Para que a análise se desenvolva, um outro elemento surge. Ignorar, ou, amenizar a importância desse outro fator, mais que elucidar, contribuirá para que o entendimento se obscureça. Contribuirá para que o entendimento turve.

E assim, facilitará para que as sombras, como a caixa preta do mágico, esconda o que se quer ocultar.

Não considerar o próprio alvo como outro elemento da análise, será destituí-lo da relação disparador/flecha/alvo.

Sim, porque desconsiderar a importância do alvo, mais do que facilitar a emergência de opiniões baseadas em impressões, o que por si já contamina a análise, abre caminho para preconceitos.

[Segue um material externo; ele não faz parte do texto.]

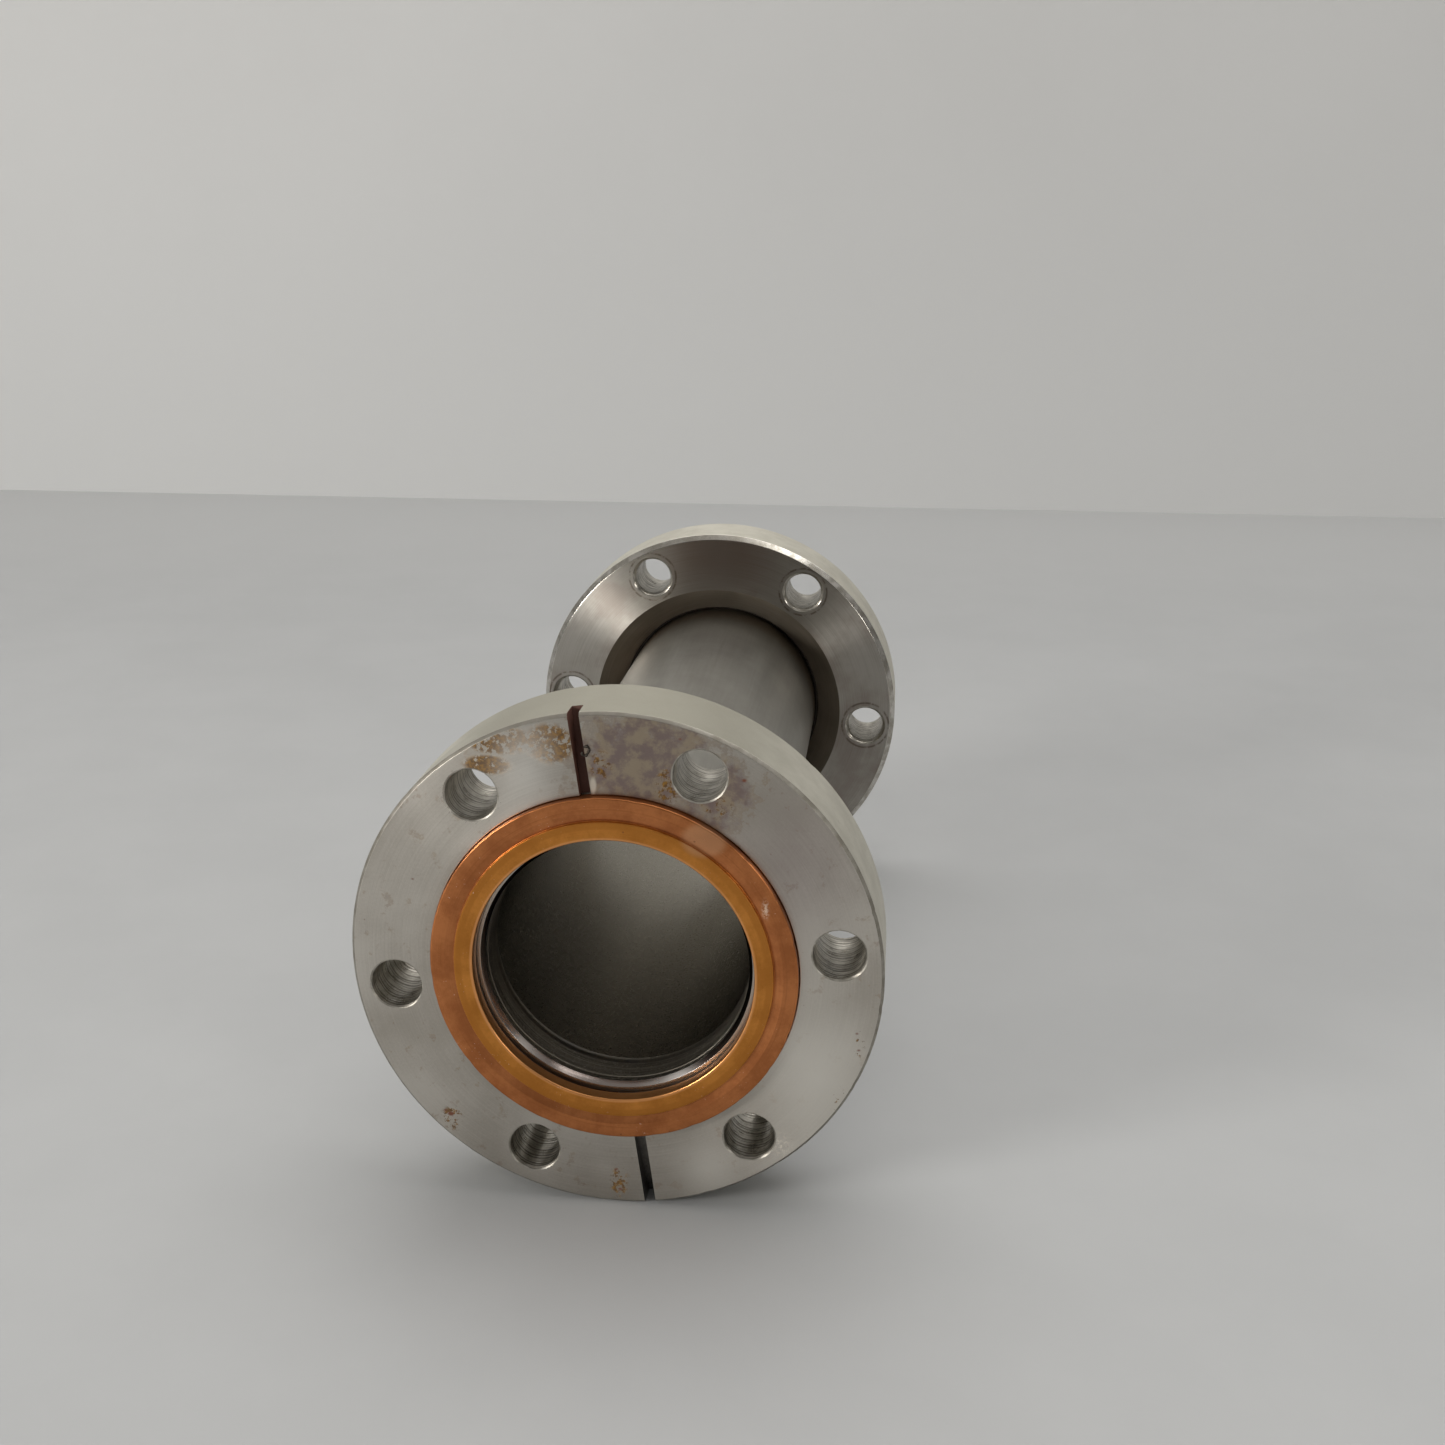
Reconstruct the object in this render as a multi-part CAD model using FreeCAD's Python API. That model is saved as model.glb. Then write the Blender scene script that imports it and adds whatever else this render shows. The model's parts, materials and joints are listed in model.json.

Assim, a flecha, aqui como substitutivo do Discurso, o disparador, performando-se em sujeito, isto é, autor do Discurso e o alvo, aqui fazendo a vez de Destinatário do Discurso, são elementos performáticos. São elementos que se tomados separadamente, serão interpretados nas suas particularidades. Todavia, todos os elementos, sem nenhuma modéstia, cumprem funções próprias. Funções que, no transcurso do discurso, como se cada elemento, como um autômato, tivesse vida independente, porém, se se deslocadas das demais, não serão, senão palavras soltas.

Então, em que domínio público, enquanto dispositivo comunicacional, como uma flecha disparada a um alvo específico, o discurso chega?

Eis uma resposta difícil, pois, tal qual não se conhece o que significa domínio público, na medida em que domínio pode ser a disputa e a conquista do espaço comum. Mas, o que vem a ser esse Comum? Comum no sentido de pertencer a todos sem exceção? Comum, no sentido de ser ocupado por determinado grupo, comunidade?

Com se vê, responder o que significa domínio público, significa recorrer a mecanismos em que a disputa pelo espaço, ao contrário do que parece sugerir (algo sem controle ou aberto indistintamente a qualquer um que chega), a disputa se dá no campo do discurso. Noutras palavras: dominar o discurso, é ter domínio público; é ter poder.